N. porque o artigo 22 (2), da lei 83/95, estatui, de forma inequívoca e taxativa, que deve ser fixada uma indemnização global pela violação de interesses dos titulares ao individualmente identificados, mas por outro lado é omissa sobre quem deve administrar a quantia a ser paga, nomeadamente quem deve proceder à sua distribuição pelos autores representados na ação popula vêm os autores interveniente requerer que declare que CITIZENS’ VOICE – CONSUMER ADVOCACY ASSOCIATION, agindo como autora interveniente neste processo e em representação dos restantes autores populares, têm legitimidade para exigir o pagamento das supras aludidas indemnizações, incluindo requerer a liquidação judicial nos termos do artigo 609 (2), do CPC e, caso a sentença não seja voluntariamente cumprida, executar a mesma, sem prejuízo do requerido nos pontos seguintes.

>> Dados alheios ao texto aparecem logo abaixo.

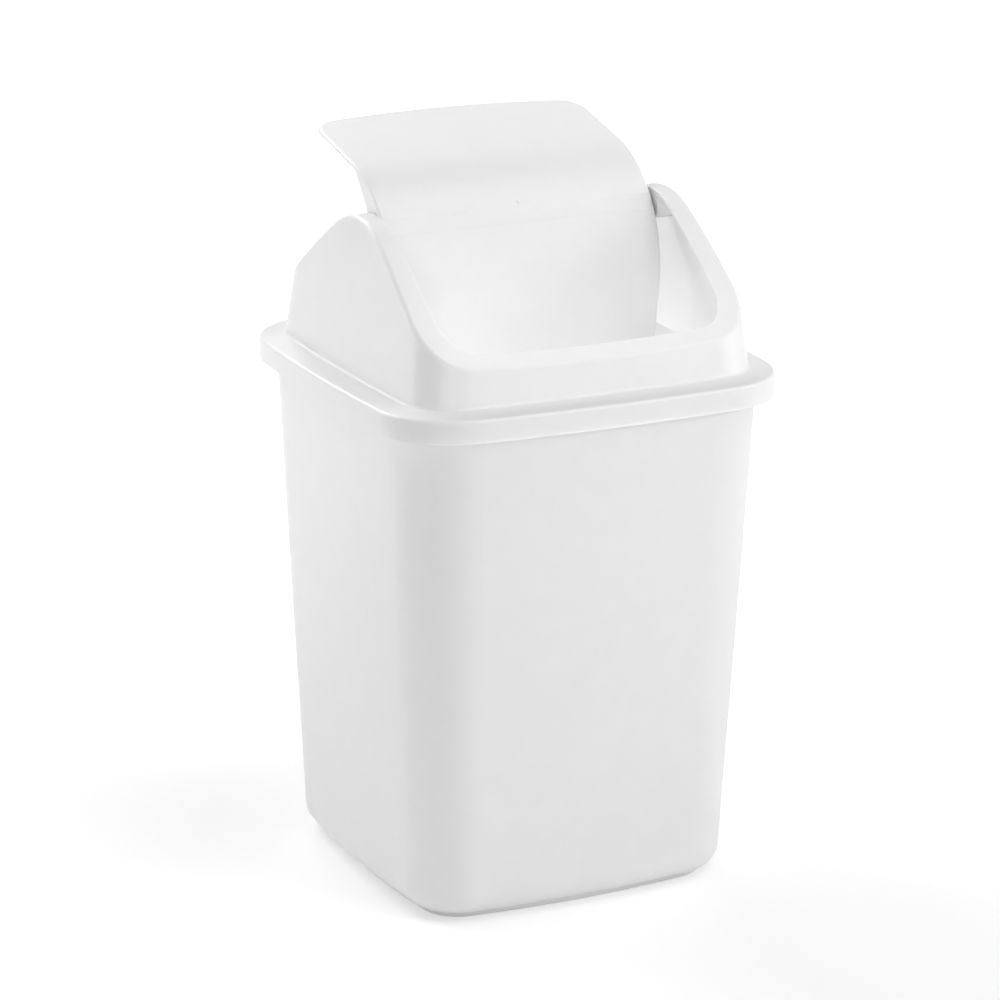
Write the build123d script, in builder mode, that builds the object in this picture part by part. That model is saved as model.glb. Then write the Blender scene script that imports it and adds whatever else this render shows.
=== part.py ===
from build123d import *

import os
from math import cos, radians, sin, sqrt

# Countertop swing-lid bin: a tapered bucket, a lift-off hood and a swing flap on two stub pins.
# Millimetres, +Z up, origin on the table under the middle of the bin, front towards -Y.
# The flap is drawn closed and then stood on its open plane, turned about the pivot line.

# Bucket
base_height = 2.0            # underside of the bucket above the table, carried by the foot ring
rim_height = 221.0           # top of the bucket's rim, where the hood sits
base_half = 75.6             # half of the outside width at the base, mid-side
rim_half = 85.5              # the same at the rim
base_bow = 4.9               # how far a side bows out at its middle, at the base
rim_bow = 3.85               # the same at the rim
base_corner = 24.0
rim_corner = 31.5
base_rounding = 9.7          # edge between the sides and the base
bucket_wall = 1.6
foot_inset = 7.3             # foot ring behind the sides
foot_width = 3.0
rim_reach = 3.4              # rim flange beyond the sides
rim_thickness = 1.6
lip_height = 5.0             # turned-down lip at the flange's edge
lip_thickness = 1.2

# Hood
hood_wall = 1.8
skirt_bottom = 214.3         # lower edge of the hood, below the bucket's rim
skirt_top = 224.1            # top of the upright band
skirt_half = 91.3
skirt_top_half = 91.9
skirt_bow = 4.2
skirt_corner = 31.0
skirt_top_corner = 35.0
skirt_round = 1.2
ledge_top = 225.6            # foot of the tower walls
tower_half = 80.2
tower_draft = 0.1206         # lean of the tower walls, per unit of height
tower_bow = 2.8
tower_corner = 21.5
tower_foot_round = 1.4
roof_top = 289.4             # top of the two cheeks that carry the flap
roof_round = 2.2
crown_radius = 38.7          # round top of a cheek
crown_slope = 32.1           # degrees, where the crown runs into the long roof arc
roof_radius = 427.0
mouth_half_x = 63.8
mouth_half_y = 72.2
mouth_bow = 2.0
mouth_corner = 13.5
mouth_round = 0.5
seat_half = 87.0             # rib under the ledge that rests on the bucket's rim
seat_width = 1.8
seat_height = 2.4

# Pivot line of the flap, along X
pivot_height = 281.0
pin_radius = 3.0
pin_play = 0.05
pin_length = 5.6
bore_depth = 5.2
bearing_width = 16.0
bearing_bottom = 276.7
bearing_top = 288.0          # inside the roof's thickness
bearing_round = 3.5
bearing_reach = 8.0          # from the mouth's side into the tower wall

# Flap, drawn closed: in its side view, across is Y and up is Z from the pivot line
open_angle = 56.0            # degrees, how far the flap stands open at rest
flap_half_x = 62.9
flap_wall = 1.6
shoulder_top = 6.2
shoulder_radius = 51.2
shoulder_slope = 42.7        # degrees, where the shoulder runs into the long wing arc
wing_radius = 1200.0
crease_depth = 0.8           # shallow crease along the pivot line
crease_radius = 12.0
gate_mark_back = 5.4         # round gate mark on the middle of the flap, behind the pivot line
gate_mark_floor = 5.6        # its flat floor above the pivot line
gate_mark_radius = 0.9
free_y = 68.8                # free edge at its middle
free_bow = 3.7
free_corner = 9.4
flap_round = 1.2
flap_depth = 50.0            # below the pivot line, clear of the whole flap
gable_mid = -4.3             # bottom edge of the gables under the pin
gable_end = -15.0            # the same arc under the free edges

overrun = 5.0                # how far a blank runs past the faces that trim it
near = 0.1                   # how near an edge lies to a height or outline that picks it out


def bowed_square(height, half, bow, corner):
    """Level outline of a square whose sides bow out and whose corners are round."""
    tip = half - bow
    with BuildSketch(Plane.XY.offset(height)) as outline:
        with BuildLine():
            ThreePointArc((-tip, -tip), (0, -half), (tip, -tip))
            ThreePointArc((tip, -tip), (half, 0), (tip, tip))
            ThreePointArc((tip, tip), (0, half), (-tip, tip))
            ThreePointArc((-tip, tip), (-half, 0), (-tip, -tip))
        make_face()
        fillet(outline.vertices(), corner)
    return outline.sketch


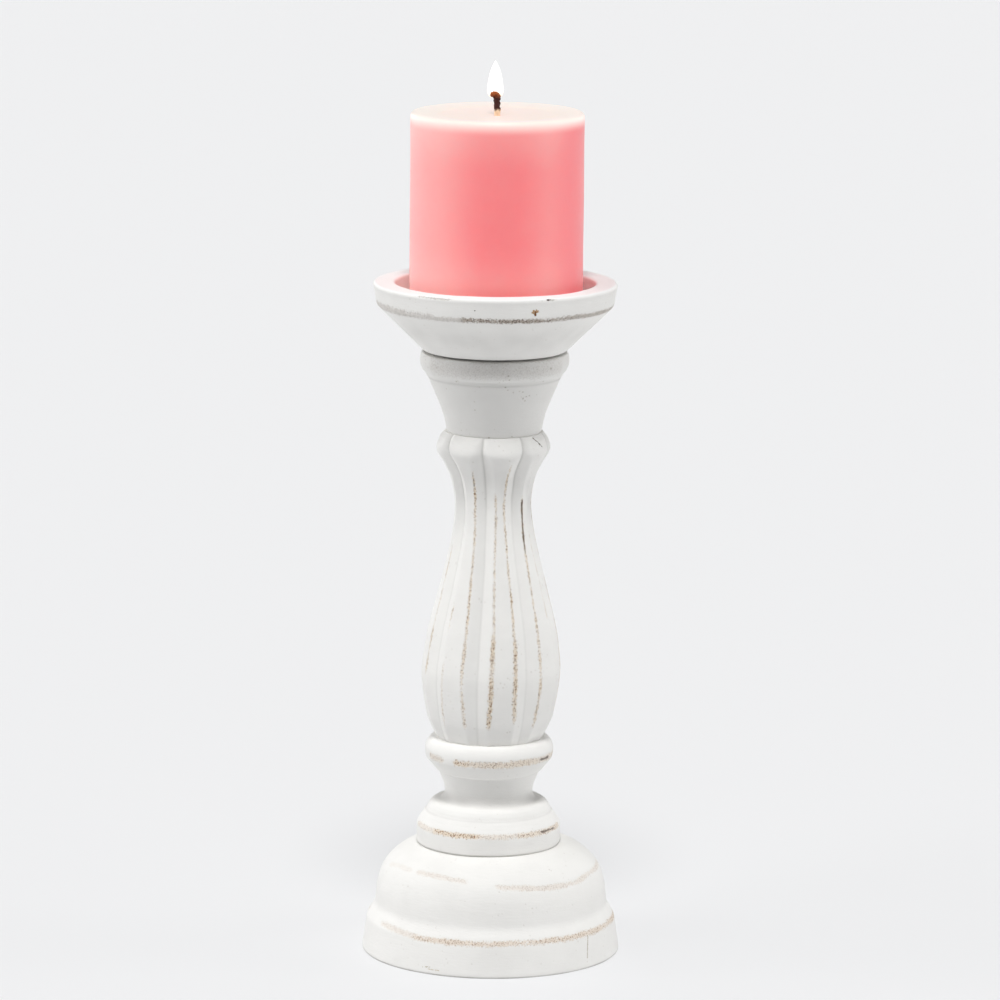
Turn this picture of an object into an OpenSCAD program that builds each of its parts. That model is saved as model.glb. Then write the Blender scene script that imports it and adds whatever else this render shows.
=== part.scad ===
// Turned and carved wooden pillar candlestick with its candle.
// The origin is the centre of the face it stands on, and +Z runs up its axis.
// Five painted wood turnings are stacked on a steel tie rod, and the candle lifts out of the cup.

/* [Base] */
// Radius of the foot where it meets the table
foot_r = 57.5; // [55:0.5:65]
// Radius of the foot band at its top edge
foot_edge_r = 55.2; // [53:0.1:55.4]
// Height of the foot band above the table
foot_edge_z = 15.5; // [12:0.1:16]
// Radius of the dome where it meets the cove
dome_r = 51.6; // [49:0.1:52]
// Height of the base
base_h = 48.7; // [46:0.1:52]

/* [Pedestal] */
// Radius of the plinth
plinth_r = 32; // [31:0.5:34]
// Smallest radius of the cove
cove_r = 19.5; // [19:0.1:21]
// Largest radius of the torus
torus_r = 28.6; // [28:0.1:30]
// Height of the pedestal
pedestal_h = 48.3; // [48:0.1:50]

/* [Baluster] */
// Number of carved lobes
lobes = 8; // [8:1:10]
// Angle of the first lobe from the front, in degrees
lobe_turn = 10.5; // [0:0.5:45]
// Scale of the carving depth
carve = 1; // [0.4:0.1:1.2]
// Height of the baluster
baluster_h = 137.7; // [130:0.1:150]

/* [Neck and cup] */
// Radius of the neck at its bottom
neck_r = 21; // [20:0.5:22]
// Largest radius of the collar under the cup
collar_r = 33; // [32.5:0.1:34]
// Height of the neck
neck_h = 36; // [34:0.5:40]
// Radius of the cup at its rim
rim_r = 53.9; // [52:0.1:58]
// Height of the cup
cup_h = 30.5; // [29:0.5:34]
// Radius of the recess that takes the candle
recess_r = 44; // [40:0.5:46]
// Depth of the recess
recess_d = 8; // [5:0.5:9]

/* [Candle] */
// Radius of the pillar candle
candle_r = 38.1; // [30:0.1:39]
// Height of the pillar candle
candle_h = 83; // [60:1:150]
// Length of bare wick above the wax
wick_l = 9.5; // [6:0.5:14]

/* [Joinery] */
// Nominal radius of the tie rod
rod_r = 4; // [3:0.5:4]
// Radius of the joint dowels
dowel_r = 3; // [2:0.5:3]
// Length of the joint dowels
dowel_l = 20; // [12:1:22]
// Thickness of the felt under the base
felt_t = 2; // [1:0.5:3]

/* [Hidden] */
$fn = 96;

// Heights of the joints between the turnings
z_pedestal = base_h;
z_baluster = z_pedestal + pedestal_h;
z_neck = z_baluster + baluster_h;
z_cup = z_neck + neck_h;
z_rim = z_cup + cup_h;
z_seat = z_rim - recess_d;
z_wax = z_seat + candle_h;

// Felt: the base stands this far above the table on it
felt_proud = 0.2;
felt_r = 50;

// Steel joinery
thread_gap = 0.03;       // radial play of the rod in its nut and insert
rod_hole_r = rod_r + 0.5; // clearance hole through the wood
counterbore_r = 13;
z_counterbore = 16;      // ceiling of the counterbore, where the washer bears
washer_r = 12;
washer_t = 1.6;
nut_across_flats = 13;
nut_t = 6.5;
z_rod = 5;               // lower end of the rod, inside the counterbore
insert_r = 6;
insert_l = 14;
insert_flange_r = 8;
insert_flange_t = 1.5;
insert_drill_l = 15;     // depth of the blind hole for the insert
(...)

O. o comportamento da ré, tido com todos os autores populares e descritos no § 3, subsidiariamente, para o caso de não se aplicar nenhum dos casos supra, deve ser considerado mediante o instituto do enriquecimento sem causa e os autores populares indemnizados pelo sobrepreço cobrado, tal como sustentando em § 4 (m) supra.

em qualquer caso, deve:

P. o comportamento da ré, tido com todos os autores populares e descritos no §3, sempre deve ser considerado com abuso de direito e, em consequência, paralisado e os autores populares indemnizados por todos os danos que tal comportamento lhes causou;

Q. decida relativamente à responsabilidade civil subjetiva conforme § 15, apesar de tal decorrer expressamente da lei 83/95, sem necessidade de entrar no pedido;

R. decida relativamente ao recebimento e distribuição da indemnização global nos termos do § 16, apesar de tal decorrer expressamente da lei 83/95, sem necessidade de entrar no pedido;

S. seja publicada a decisão transitadas em julgado, a expensas da ré e sob pena de desobediência, com menção do trânsito em julgado, em dois dos jornais presumivelmente lidos pelo universo dos interessados, apesar de tal decorrer expressamente do artigo 19 (2), da lei 83/95, sem necessidade de entrar no pedido, e com o aviso da cominação em multa de € 100.000 (cem mil euros) por dia de atraso no cumprimento da sentença a esse respeito;

T. declare que a autora interveniente tem legitimidade para representar os consumidores lesados na cobrança das quantias que a ré venha a ser condenada, nomeadamente, mas não exclusivamente, por intermédio da liquidação judicial das quantias e execução judicial de sentença;

U. declare, sem prejuízo do pedido imediatamente anterior, que a ré deve proceder ao pagamento da indemnização global a favor dos consumidores lesados diretamente à entidade designada pelo tribunal para proceder à administração da mesma tal como requerido em infra em § 16, fixando uma sanção pecuniária compulsória adequada, mas nunca inferior a € 100.000 (cem mil euros) por cada dia de incumprimento após o trânsito em julgado de sentença que condene a ré ness pagamento;

V. declare uma remuneração, com uma taxa anual de 5 % sobre o montante total da indemnização global administrada, mas nunca inferior a € 100.000 (cem mil euros) nos termos do requerido infra em § 16, a favor da entidade que o tribunal designar para administrar as quantias que a ré for condenada a pagar

W. declare que a autora interveniente tem direito a uma quantia a liquidar em execução de sentença, a título de procuradoria, relativamente a todos os custos que teve com a presente ação, incluindo honorários com todos os serviços prestados, tanto de advogados, como de técnicos especialistas, como com a obtenção e produção de documentação e custos de financiamento e respetivo imposto de valor acrescentado nos termos dos artigos 21 e 22 (5), da lei 83/95, sendo tais valores pagos exclusivamente daquilo que resultarem dos montantes prescritos nos termos do artigo 22 (4) e (5), da lei 83/95.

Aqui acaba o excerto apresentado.